Your task is to copy the stretch of lines in the records below that begins with the line containing "for (const [side, face]" and ends with the line containing "bpy.context.scene.collection.objects.link(empty)", exactly as written, with nothing added.

-- BEGIN Listing --

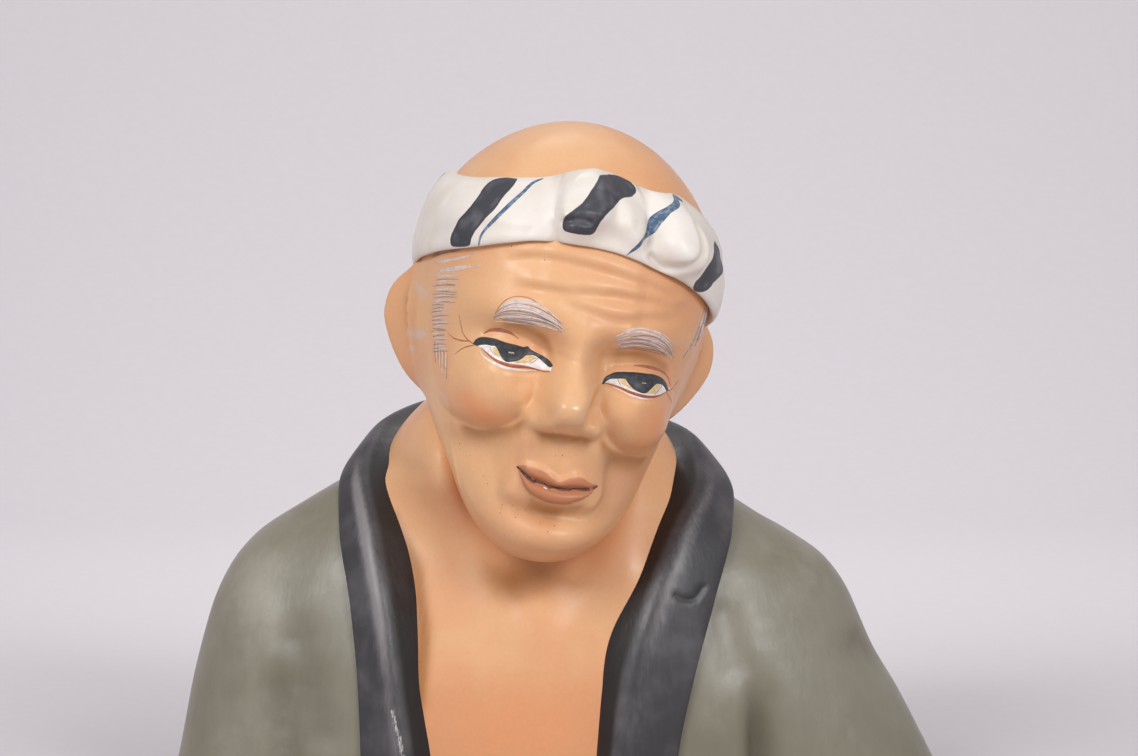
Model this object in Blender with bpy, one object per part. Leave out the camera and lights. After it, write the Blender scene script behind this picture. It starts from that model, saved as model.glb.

-- END Listing --
-- BEGIN Listing --

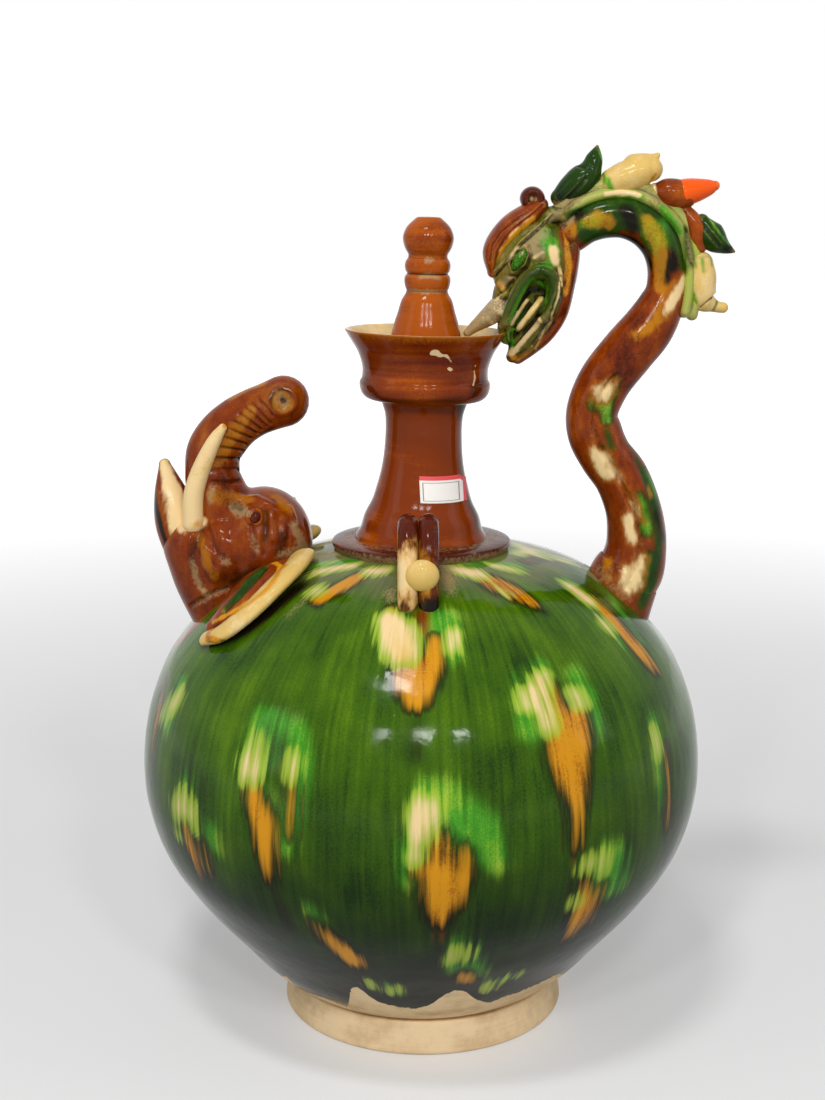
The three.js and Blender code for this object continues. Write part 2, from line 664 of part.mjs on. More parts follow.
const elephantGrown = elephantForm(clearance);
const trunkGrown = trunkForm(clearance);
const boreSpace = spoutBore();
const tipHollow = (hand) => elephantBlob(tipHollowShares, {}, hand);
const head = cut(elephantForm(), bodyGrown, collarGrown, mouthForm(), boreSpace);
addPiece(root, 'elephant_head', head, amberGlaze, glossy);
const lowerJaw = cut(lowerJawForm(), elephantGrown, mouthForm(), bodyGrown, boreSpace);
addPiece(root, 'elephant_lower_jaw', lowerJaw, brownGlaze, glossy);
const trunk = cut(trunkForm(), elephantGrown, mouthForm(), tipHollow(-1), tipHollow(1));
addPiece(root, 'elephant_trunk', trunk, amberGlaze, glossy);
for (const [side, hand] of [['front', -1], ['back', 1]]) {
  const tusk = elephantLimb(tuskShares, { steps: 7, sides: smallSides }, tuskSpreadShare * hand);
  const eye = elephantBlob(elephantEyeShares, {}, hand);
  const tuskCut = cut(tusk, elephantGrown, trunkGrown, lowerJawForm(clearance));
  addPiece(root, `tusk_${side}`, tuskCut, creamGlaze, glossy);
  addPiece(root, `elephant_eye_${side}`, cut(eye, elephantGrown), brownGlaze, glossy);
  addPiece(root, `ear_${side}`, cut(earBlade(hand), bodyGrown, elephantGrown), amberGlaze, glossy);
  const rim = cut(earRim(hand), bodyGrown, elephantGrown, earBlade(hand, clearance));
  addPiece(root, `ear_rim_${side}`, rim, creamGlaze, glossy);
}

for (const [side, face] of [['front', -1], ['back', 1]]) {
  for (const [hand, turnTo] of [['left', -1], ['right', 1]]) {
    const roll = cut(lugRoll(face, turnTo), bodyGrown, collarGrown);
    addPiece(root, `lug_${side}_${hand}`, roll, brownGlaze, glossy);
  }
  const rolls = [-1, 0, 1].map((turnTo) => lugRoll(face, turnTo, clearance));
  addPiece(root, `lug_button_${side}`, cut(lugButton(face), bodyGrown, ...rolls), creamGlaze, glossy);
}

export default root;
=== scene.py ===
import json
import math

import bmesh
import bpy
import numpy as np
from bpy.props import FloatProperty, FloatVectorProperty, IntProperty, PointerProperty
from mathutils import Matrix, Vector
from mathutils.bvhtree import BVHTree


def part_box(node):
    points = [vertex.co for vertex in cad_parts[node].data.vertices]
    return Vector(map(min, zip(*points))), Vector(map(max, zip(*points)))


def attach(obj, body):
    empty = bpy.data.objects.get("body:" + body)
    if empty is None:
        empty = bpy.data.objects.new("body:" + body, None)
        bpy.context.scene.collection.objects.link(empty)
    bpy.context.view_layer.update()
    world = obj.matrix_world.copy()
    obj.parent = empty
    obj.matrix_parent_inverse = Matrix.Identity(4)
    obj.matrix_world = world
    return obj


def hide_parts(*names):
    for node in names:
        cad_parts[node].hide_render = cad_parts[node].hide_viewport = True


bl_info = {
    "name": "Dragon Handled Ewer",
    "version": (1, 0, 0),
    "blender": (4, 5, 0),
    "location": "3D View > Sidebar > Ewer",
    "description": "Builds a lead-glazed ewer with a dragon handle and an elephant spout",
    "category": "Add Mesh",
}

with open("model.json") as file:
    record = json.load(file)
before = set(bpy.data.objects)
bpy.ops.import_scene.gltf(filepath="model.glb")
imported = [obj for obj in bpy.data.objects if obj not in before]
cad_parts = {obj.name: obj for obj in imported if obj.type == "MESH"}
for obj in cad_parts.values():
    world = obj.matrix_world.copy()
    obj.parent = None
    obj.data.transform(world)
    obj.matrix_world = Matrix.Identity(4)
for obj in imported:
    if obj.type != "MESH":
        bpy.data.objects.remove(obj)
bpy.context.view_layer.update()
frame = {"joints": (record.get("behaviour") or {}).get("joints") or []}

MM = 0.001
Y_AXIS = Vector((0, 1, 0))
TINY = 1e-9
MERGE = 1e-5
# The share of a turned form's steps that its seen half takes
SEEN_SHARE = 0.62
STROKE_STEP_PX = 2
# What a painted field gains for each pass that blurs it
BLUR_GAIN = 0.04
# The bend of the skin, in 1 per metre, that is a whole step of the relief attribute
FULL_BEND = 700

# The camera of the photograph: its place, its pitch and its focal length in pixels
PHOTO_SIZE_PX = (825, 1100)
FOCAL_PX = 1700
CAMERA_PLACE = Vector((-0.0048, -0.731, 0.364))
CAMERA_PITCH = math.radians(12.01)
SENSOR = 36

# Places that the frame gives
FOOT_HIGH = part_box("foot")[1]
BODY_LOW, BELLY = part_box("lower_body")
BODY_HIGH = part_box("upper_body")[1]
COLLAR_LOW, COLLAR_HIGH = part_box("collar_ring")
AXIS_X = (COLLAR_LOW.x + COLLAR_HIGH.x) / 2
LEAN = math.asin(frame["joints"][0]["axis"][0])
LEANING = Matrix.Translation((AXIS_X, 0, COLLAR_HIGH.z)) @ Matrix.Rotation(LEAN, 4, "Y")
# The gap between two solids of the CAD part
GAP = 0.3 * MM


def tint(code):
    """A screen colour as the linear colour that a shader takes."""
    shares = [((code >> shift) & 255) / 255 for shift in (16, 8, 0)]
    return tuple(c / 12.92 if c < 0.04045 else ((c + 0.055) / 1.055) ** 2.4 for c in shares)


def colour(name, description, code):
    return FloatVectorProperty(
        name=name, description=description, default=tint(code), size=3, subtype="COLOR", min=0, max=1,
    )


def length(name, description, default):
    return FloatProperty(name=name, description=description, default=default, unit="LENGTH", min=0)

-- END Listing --

* **Output for this task**:
for (const [side, face] of [['front', -1], ['back', 1]]) {
  for (const [hand, turnTo] of [['left', -1], ['right', 1]]) {
    const roll = cut(lugRoll(face, turnTo), bodyGrown, collarGrown);
    addPiece(root, `lug_${side}_${hand}`, roll, brownGlaze, glossy);
  }
  const rolls = [-1, 0, 1].map((turnTo) => lugRoll(face, turnTo, clearance));
  addPiece(root, `lug_button_${side}`, cut(lugButton(face), bodyGrown, ...rolls), creamGlaze, glossy);
}

export default root;
=== scene.py ===
import json
import math

import bmesh
import bpy
import numpy as np
from bpy.props import FloatProperty, FloatVectorProperty, IntProperty, PointerProperty
from mathutils import Matrix, Vector
from mathutils.bvhtree import BVHTree


def part_box(node):
    points = [vertex.co for vertex in cad_parts[node].data.vertices]
    return Vector(map(min, zip(*points))), Vector(map(max, zip(*points)))


def attach(obj, body):
    empty = bpy.data.objects.get("body:" + body)
    if empty is None:
        empty = bpy.data.objects.new("body:" + body, None)
        bpy.context.scene.collection.objects.link(empty)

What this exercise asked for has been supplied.